Winsome Words 2/20/2016

Toil together one with another, struggle together, run together, suffer together, lie down together, rise up together, as God’s stewards and assessors and ministers. Please the Captain in whose army ye serve, from whom also ye will receive your pay. Let none of you be found a deserter. Let your baptism abide with you as your shield; your faith as your helmet; your love as your spear; your patience as your body armor. Let your works be your deposits, that ye may receive your assets due to you. … Ignatius of Antioch (ca. 35-98?), Letter to Polycarp

The Sermon on the Mount Gone Rogue

Seems to me like the Sermon on the Mount has gone rogue in the hands of some within Evangelicalism. It is being used to buttress political utopianism without regard of the natural rights of American citizenry to life and liberty and the pursuit of happiness. The personal words of Christ to the soul of the Christian is being used as a political platform for what nations are to do, without regard to the just rewards of American citizens who have earned their freedoms and prosperity through hard work, sacrifice the offering of their own children in times of war to defend that freedom and the watch care of divine providence. It seems calloused to me to say to other Americans that Jesus in his Sermon on the Mount now requires of them to compromise this flourishing through the self-abnegations Christ teaches us in this most famous of all sermons. In this prevalent utopianism we are being told that open borders is what Jesus would do. We are being told that military strength is not what Jesus would do. We are being told that our national project should be brought down a few notches so that we have more in common with the have-nots. We are being told that Jesus would favor income redistribution because Jesus in on the side of the poor. In other words, we are being told that the USA should become a church.

This is the wrong use of the Sermon on the Mount and is based on what has been called “one kingdom” theology. In this theological model the Bible is interpreted theocratically, that is, the essential paradigm is that through the Gospel not only individuals but nation states will be converted to do the will of Christ in salvation. This is in contrast to “two kingdom” theology which rejects theocracy for the nation state but maintains that it has its own sphere sovereignty in the plan of God to keep order in society through the administration of justice. The other spheres are that of the family and the state. Each of these have their own order and their own laws. When these spheres become one in this fallen world, we begin to mix apples and oranges. In the new heavens and the new earth they will be one, which they then can be because there is no sin, no need for a system of checks and balances to restrain sin and selfishness. In the meantime in this fallen world to require of the state that it be the church and model it leads to a utopianism that fails to take into account man’s need to be restrained in his evil.

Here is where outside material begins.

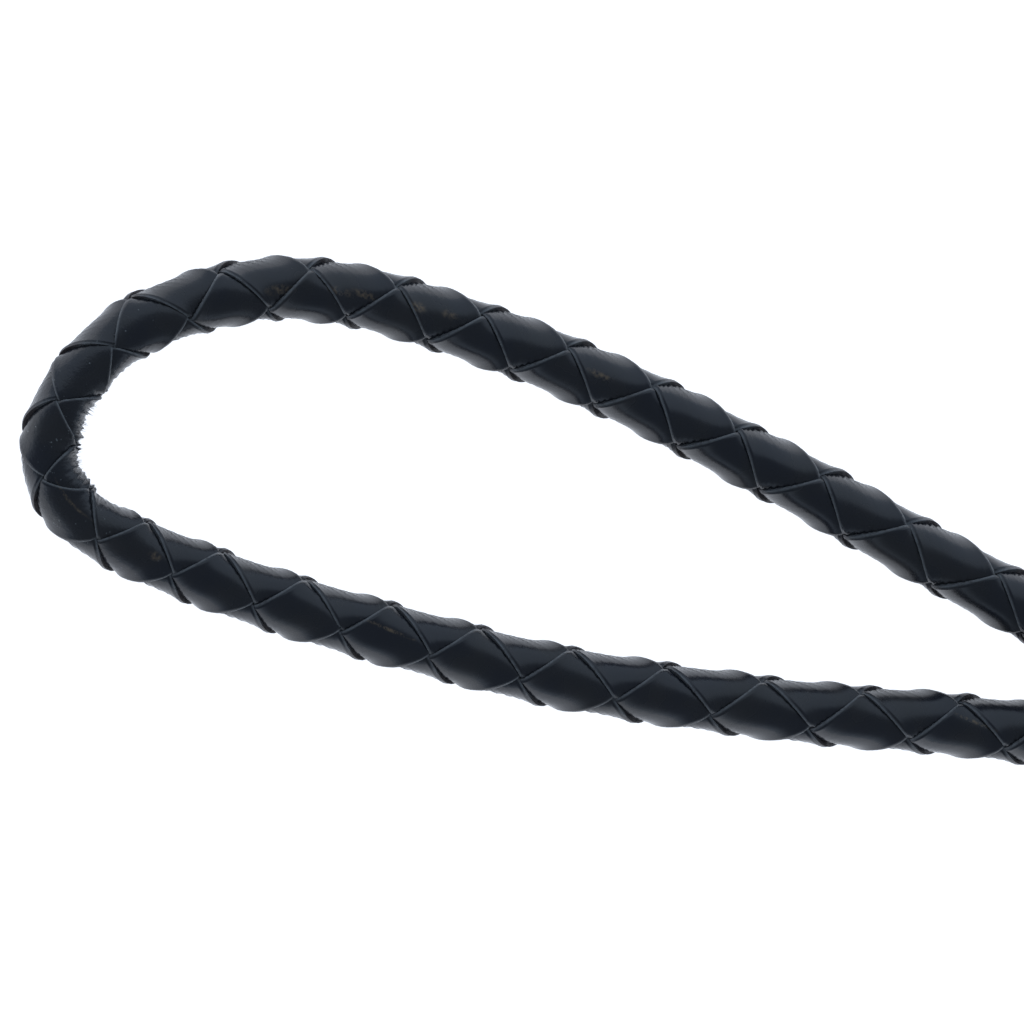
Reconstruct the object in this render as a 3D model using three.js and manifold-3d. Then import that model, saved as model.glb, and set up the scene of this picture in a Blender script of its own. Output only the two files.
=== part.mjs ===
// A bolo tie at its real size, in millimetres, +Z up.
// It lies on a table with its length along X: the fold that goes behind the neck is at -X,
// the two metal tips are at +X, and the slide that joins the legs stands on the origin.

import * as THREE from 'three';
import { mergeVertices } from 'three/addons/utils/BufferGeometryUtils.js';
import Module from 'manifold-3d';

// Cord: one length of round braid, plaited from four flat leather laces.
const CORD_DIAMETER = 5;
const CORD_RADIUS = CORD_DIAMETER / 2;
const CORD_SIDES = 12;
const STEPS_PER_SPAN = 2;

// Clearance between pieces that touch on the real tie.
const GAP = 0.3;

// Slide: an oval plate with a raised middle, and a clasp behind it that both legs pass through.
const SLIDE_LENGTH = 42;
const SLIDE_WIDTH = 32;
const RIM_THICKNESS = 1.2;
const DOME_RISE = 1.3;
const DOME_SHARE = 0.86;
const EDGE_BEVEL_SHARE = 0.985;
const SLIDE_SEGMENTS = 64;
const DOME_RINGS = 6;
const CLASP_LENGTH = 18;
const CLASP_WALL = 0.8;
const CHANNEL_SPACING = 7.8;
const CHANNEL_RADIUS = CORD_RADIUS + GAP + 0.1;
const CHANNEL_HEIGHT = CHANNEL_RADIUS + CLASP_WALL;
const CLASP_HEIGHT = 2 * CHANNEL_HEIGHT;
const CLASP_CORNER = 3;
const CHANNEL_SEGMENTS = 16;
const WELD_DEPTH = 0.2;

// Tips: a straight metal barrel with a groove near its mouth and a rounded nose.
const TIP_LENGTH = 37;
const TIP_RADIUS = 3.4;
const TIP_NOSE_RADIUS = 1.7;
const TIP_NOSE_START = 27;
const TIP_GROOVE_RADIUS = 3.05;
const TIP_GROOVE_START = 3;
const TIP_GROOVE_WIDTH = 1;
const TIP_MOUTH_BEVEL = 0.25;
const TIP_SEGMENTS = 24;
const NOSE_RINGS = 6;
const SOCKET_RADIUS = CORD_RADIUS + GAP;
const SOCKET_DEPTH = 8;

// The cord's centre line, from one tip through the slide, round the fold and back.
// Columns: x, y, height of the centre.
const TABLE_CLEARANCE = 0.1;
const ON_TABLE = CORD_RADIUS + TABLE_CLEARANCE;
const IN_SLIDE = CHANNEL_HEIGHT;
const IN_TIP = TIP_RADIUS;
const CHANNEL_OFFSET = CHANNEL_SPACING / 2;
const ROUTE = [
  [187, 13.4, IN_TIP],
  [176, 12.9, IN_TIP],
  [160, 12, ON_TABLE + 0.4],
  [126, 9.9, ON_TABLE],
  [80, 6.8, ON_TABLE],
  [32, CHANNEL_OFFSET, ON_TABLE + 0.4],
  [12, CHANNEL_OFFSET, IN_SLIDE],
  [-12, CHANNEL_OFFSET, IN_SLIDE],
  [-32, CHANNEL_OFFSET, ON_TABLE + 0.4],
  [-82, 3.6, ON_TABLE],
  [-132, 3.4, ON_TABLE],
  [-149, 4, ON_TABLE],
  [-162.5, 5.7, ON_TABLE],
  [-184.4, 9.7, ON_TABLE],
  [-204, 12.8, ON_TABLE],
  [-221, 13.7, ON_TABLE],
  [-232.2, 12.7, ON_TABLE],
  [-240.2, 9.3, ON_TABLE],
  [-246.8, 3.8, ON_TABLE],
  [-250, -3.4, ON_TABLE],
  [-249.6, -8, ON_TABLE],
  [-246.8, -11, ON_TABLE],
  [-242.2, -12.3, ON_TABLE],
  [-234.1, -13.1, ON_TABLE],
  [-221.1, -13.2, ON_TABLE],
  [-201, -12.1, ON_TABLE],
  [-181.6, -9.1, ON_TABLE],
  [-159.6, -4.6, ON_TABLE],
  [-147, -3.1, ON_TABLE],
  [-132, -2.9, ON_TABLE],
  [-82, -3.5, ON_TABLE],
  [-32, -CHANNEL_OFFSET, ON_TABLE + 0.4],
  [-12, -CHANNEL_OFFSET, IN_SLIDE],
  [12, -CHANNEL_OFFSET, IN_SLIDE],
  [32, -CHANNEL_OFFSET, ON_TABLE + 0.4],
  [78, -6.6, ON_TABLE],
  [122, -9.7, ON_TABLE],
  [154, -12.1, ON_TABLE + 0.4],
  [170, -13.4, IN_TIP],
  [181, -14.3, IN_TIP],
];

const LEATHER = new THREE.MeshStandardMaterial({ color: 0x23262c, roughness: 0.4, metalness: 0 });
const SILVER = new THREE.MeshStandardMaterial({ color: 0xb9bbbe, roughness: 0.25, metalness: 1 });

const wasm = await Module();
wasm.setup();

// A smooth curve whose stations fall on the route's own points, so a tight bend gets more of them.
class StationCurve extends THREE.CatmullRomCurve3 {
  getUtoTmapping(u) {
    return u;
  }
}

function toSolid(geometry) {
  const bare = geometry.clone();
  bare.deleteAttribute('normal');
  bare.deleteAttribute('uv');
  const welded = mergeVertices(bare, 1e-5);
  return new wasm.Manifold(new wasm.Mesh({
    numProp: 3,
    vertProperties: Float32Array.from(welded.attributes.position.array),
    triVerts: Uint32Array.from(welded.index.array),
  }));
}

function toGeometry(solid) {
  const mesh = solid.getMesh();
  const geometry = new THREE.BufferGeometry();
  geometry.setAttribute('position', new THREE.BufferAttribute(mesh.vertProperties, 3));
  geometry.setIndex(new THREE.BufferAttribute(mesh.triVerts, 1));
  geometry.computeVertexNormals();
  return geometry;
}

function named(name, geometry, material) {
  const mesh = new THREE.Mesh(geometry, material);
  mesh.name = name;
  return mesh;
}

function makeCordCurve() {
  const points = ROUTE.map(([x, y, height]) => new THREE.Vector3(x, y, height));
  return new StationCurve(points, false, 'centripetal');
}

function makeCord(curve) {
  const section = new THREE.Shape();
  for (let side = 0; side < CORD_SIDES; side += 1) {
    const angle = (side / CORD_SIDES) * 2 * Math.PI;
    const x = CORD_RADIUS * Math.cos(angle);
    const y = CORD_RADIUS * Math.sin(angle);
    if (side === 0) section.moveTo(x, y);
    else section.lineTo(x, y);
  }
  section.closePath();
  const steps = (ROUTE.length - 1) * STEPS_PER_SPAN;
  return new THREE.ExtrudeGeometry(section, { steps, bevelEnabled: false, extrudePath: curve });
}

// The plate is turned as a round dish of radius 1, then stretched to its oval.
function makePlate() {
  const base = CLASP_HEIGHT - WELD_DEPTH;
  const rimTop = base + RIM_THICKNESS;
  const profile = [
    new THREE.Vector2(0, base),
    new THREE.Vector2(EDGE_BEVEL_SHARE, base),
    new THREE.Vector2(1, base + RIM_THICKNESS / 4),
    new THREE.Vector2(1, rimTop - RIM_THICKNESS / 4),
    new THREE.Vector2(EDGE_BEVEL_SHARE, rimTop),
  ];
  for (let ring = 0; ring <= DOME_RINGS; ring += 1) {
    const angle = (ring / DOME_RINGS) * (Math.PI / 2);
    const radius = ring === DOME_RINGS ? 0 : DOME_SHARE * Math.cos(angle);
    profile.push(new THREE.Vector2(radius, rimTop + DOME_RISE * Math.sin(angle)));
  }
  const plate = new THREE.LatheGeometry(profile, SLIDE_SEGMENTS);
  plate.rotateX(Math.PI / 2);
  plate.scale(SLIDE_LENGTH / 2, SLIDE_WIDTH / 2, 1);
  return plate;
}

// The clasp's outline is drawn across the tie (x is the tie's Y, y is its height).
function makeClasp() {
  const halfWidth = CHANNEL_OFFSET + CHANNEL_HEIGHT;
  const outline = new THREE.Shape();
  outline.moveTo(-halfWidth + CLASP_CORNER, 0);
  outline.lineTo(halfWidth - CLASP_CORNER, 0);
  outline.absarc(halfWidth - CLASP_CORNER, CLASP_CORNER, CLASP_CORNER, -Math.PI / 2, 0, false);
  outline.lineTo(halfWidth, CLASP_HEIGHT);
  outline.lineTo(-halfWidth, CLASP_HEIGHT);
  outline.lineTo(-halfWidth, CLASP_CORNER);
  outline.absarc(-halfWidth + CLASP_CORNER, CLASP_CORNER, CLASP_CORNER, Math.PI, 1.5 * Math.PI, false);
  for (const side of [-1, 1]) {
    const channel = new THREE.Path();
    channel.absarc(side * CHANNEL_OFFSET, CHANNEL_HEIGHT, CHANNEL_RADIUS, 0, 2 * Math.PI, true);
    outline.holes.push(channel);
  }
  const clasp = new THREE.ExtrudeGeometry(outline, {
    depth: CLASP_LENGTH,
    steps: 1,
    curveSegments: CHANNEL_SEGMENTS,
    bevelEnabled: false,
  });
  clasp.translate(0, 0, -CLASP_LENGTH / 2);
  clasp.rotateX(Math.PI / 2);
  clasp.rotateZ(Math.PI / 2);
  return clasp;
}

function makeSlide() {
  return toGeometry(toSolid(makePlate()).add(toSolid(makeClasp())));
}

// A tip is turned about its own Z axis, with its mouth at 0 and its nose at TIP_LENGTH.
function makeTip() {
  const grooveEnd = TIP_GROOVE_START + TIP_GROOVE_WIDTH;
  const profile = [
    new THREE.Vector2(0, SOCKET_DEPTH),
    new THREE.Vector2(SOCKET_RADIUS, SOCKET_DEPTH),
    new THREE.Vector2(SOCKET_RADIUS, 0),
    new THREE.Vector2(TIP_RADIUS - TIP_MOUTH_BEVEL, 0),
    new THREE.Vector2(TIP_RADIUS, TIP_MOUTH_BEVEL),
    new THREE.Vector2(TIP_RADIUS, TIP_GROOVE_START),
    new THREE.Vector2(TIP_GROOVE_RADIUS, TIP_GROOVE_START + TIP_GROOVE_WIDTH / 4),
    new THREE.Vector2(TIP_GROOVE_RADIUS, grooveEnd - TIP_GROOVE_WIDTH / 4),
    new THREE.Vector2(TIP_RADIUS, grooveEnd),
    new THREE.Vector2(TIP_RADIUS, TIP_NOSE_START),
  ];
  const noseCentre = TIP_LENGTH - TIP_NOSE_RADIUS;
  for (let ring = 0; ring <= NOSE_RINGS; ring += 1) {
    const angle = (ring / NOSE_RINGS) * (Math.PI / 2);
    const radius = ring === NOSE_RINGS ? 0 : TIP_NOSE_RADIUS * Math.cos(angle);
    profile.push(new THREE.Vector2(radius, noseCentre + TIP_NOSE_RADIUS * Math.sin(angle)));
  }
  const tip = new THREE.LatheGeometry(profile, TIP_SEGMENTS);
  tip.rotateX(Math.PI / 2);
  return tip;
}

// A tip sits on the cord's end, in line with it, and lies level on the table.
function placeTip(name, cordEnd, outward) {
  const axis = new THREE.Vector3(outward.x, outward.y, 0).normalize();
  const tip = named(name, makeTip(), SILVER);
  tip.quaternion.setFromUnitVectors(new THREE.Vector3(0, 0, 1), axis);
  tip.position.copy(cordEnd).addScaledVector(axis, GAP - SOCKET_DEPTH);
  tip.position.z = TIP_RADIUS;
  return tip;
}

const cordCurve = makeCordCurve();
const group = new THREE.Group();
group.add(named('cord', makeCord(cordCurve), LEATHER));
group.add(named('slide', makeSlide(), SILVER));
group.add(placeTip('tip_left', cordCurve.getPoint(0), cordCurve.getTangent(0).negate()));
group.add(placeTip('tip_right', cordCurve.getPoint(1), cordCurve.getTangent(1)));

export default group;
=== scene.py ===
# %% [markdown]
# A bolo tie: one length of round braided leather cord, folded where it goes behind the neck,
# drawn together by a metal slide and finished with two metal tips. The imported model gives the
# slide's size. The cord's route and the tips' sizes repeat the values that the model was built
# from. This lesson makes the surfaces. Blender works in metres, so MM turns millimetres into them.

# %% Load the frame
import math

import bpy
import numpy as np
from mathutils import Matrix, Vector


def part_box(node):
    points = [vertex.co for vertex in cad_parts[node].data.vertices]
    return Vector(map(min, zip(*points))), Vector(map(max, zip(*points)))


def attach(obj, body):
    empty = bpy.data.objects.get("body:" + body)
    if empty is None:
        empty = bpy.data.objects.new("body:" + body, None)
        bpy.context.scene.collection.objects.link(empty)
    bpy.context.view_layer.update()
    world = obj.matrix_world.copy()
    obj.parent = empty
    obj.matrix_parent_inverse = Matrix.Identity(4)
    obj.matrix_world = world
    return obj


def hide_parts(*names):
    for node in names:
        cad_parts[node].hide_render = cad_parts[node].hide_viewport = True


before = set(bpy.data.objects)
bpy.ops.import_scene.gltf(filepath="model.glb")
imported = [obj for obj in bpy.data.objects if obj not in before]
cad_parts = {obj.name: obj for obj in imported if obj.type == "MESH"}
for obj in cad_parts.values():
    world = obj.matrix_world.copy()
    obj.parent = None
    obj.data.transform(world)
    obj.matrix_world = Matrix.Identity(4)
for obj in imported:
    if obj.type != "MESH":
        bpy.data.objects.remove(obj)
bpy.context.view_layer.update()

MM = 0.001
bpy.ops.object.select_all(action="DESELECT")
print("frame loaded:", sorted(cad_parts))

# %% [markdown]
# The camera comes first, because the cord is judged by what the camera leaves out. It looks
# steeply down on the fold from beyond its end, turned so that the tie runs away to the right,
# through a long lens that keeps both legs nearly parallel in scale.

# %% The camera
CAMERA_TARGET = Vector((-209.2, 0.0, 2.6)) * MM
CAMERA_DISTANCE = 1.2
CAMERA_ELEVATION = math.radians(72)
CAMERA_TURN = math.radians(17)
VIEW_WIDTH = 86.8 * MM
SENSOR = 36.0


def make_camera():
    away = Vector((math.cos(CAMERA_TURN), math.sin(CAMERA_TURN), 0))
    up = Vector((0, 0, 1))
    forward = away * math.cos(CAMERA_ELEVATION) - up * math.sin(CAMERA_ELEVATION)
    right = away * math.sin(CAMERA_ELEVATION) + up * math.cos(CAMERA_ELEVATION)
    top = up.cross(away)
    data = bpy.data.cameras.new("camera")
    data.sensor_width = SENSOR
    data.lens = SENSOR * CAMERA_DISTANCE / VIEW_WIDTH
    data.clip_start = 0.01
    camera = bpy.data.objects.new("camera", data)
    bpy.context.collection.objects.link(camera)
    turn = Matrix((right, top, -forward)).transposed().to_4x4()
    camera.matrix_world = Matrix.Translation(CAMERA_TARGET - forward * CAMERA_DISTANCE) @ turn
    bpy.context.scene.camera = camera
    return camera


camera = make_camera()
print("camera lens, mm:", round(camera.data.lens))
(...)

This irrationality of utopianism, a la Bernie Sanders, Jim Wallis and company, must be opposed in the world of ideas. It is a civilizational death wish and self-loathing of an over consumptive society that has lost its regard for its true treasures, the dreams come true of flourishing democratic society that has a history of facing its shortcomings and rewarding its citizens with self-determination. As history has taught us so dramatically, social utopianism leads to the tyranny of the gun. Leftist interpretations of the Bible tend toward the use of force to make sure people obey the Sermon on the Mount. As counterintuitive as it seems, this has been the track record of utopianism. It must be opposed, if for no other reason than that people should live and not die.

Winsome Words 2/19/2016

Blessed is the one whom God corrects, Job 5:17 (NIV).

Happy, because the correction is designed to bring him into paths of pleasantness and peace.

Because there is no unnecessary severity in it.

Because the disciplinary stroke is in the place of ten thousand strokes of divine vengeance for our sins.

Because the chastisement is not so much against us, as against our most cruel enemies— our sins.

Because we have abundant words of consolation

Because the sacrifice of a broken heart, and of a contrite spirit, God despiseth not.

Because there is at such seasons an influx of most precious knowledge.

Because whom the Lord loveth he chasteneth.

Because all the good have had experience of this.

Because Christ has said, “The cup which my Father hath given me, shall I not drink it?”

Because our light affliction is but for a moment.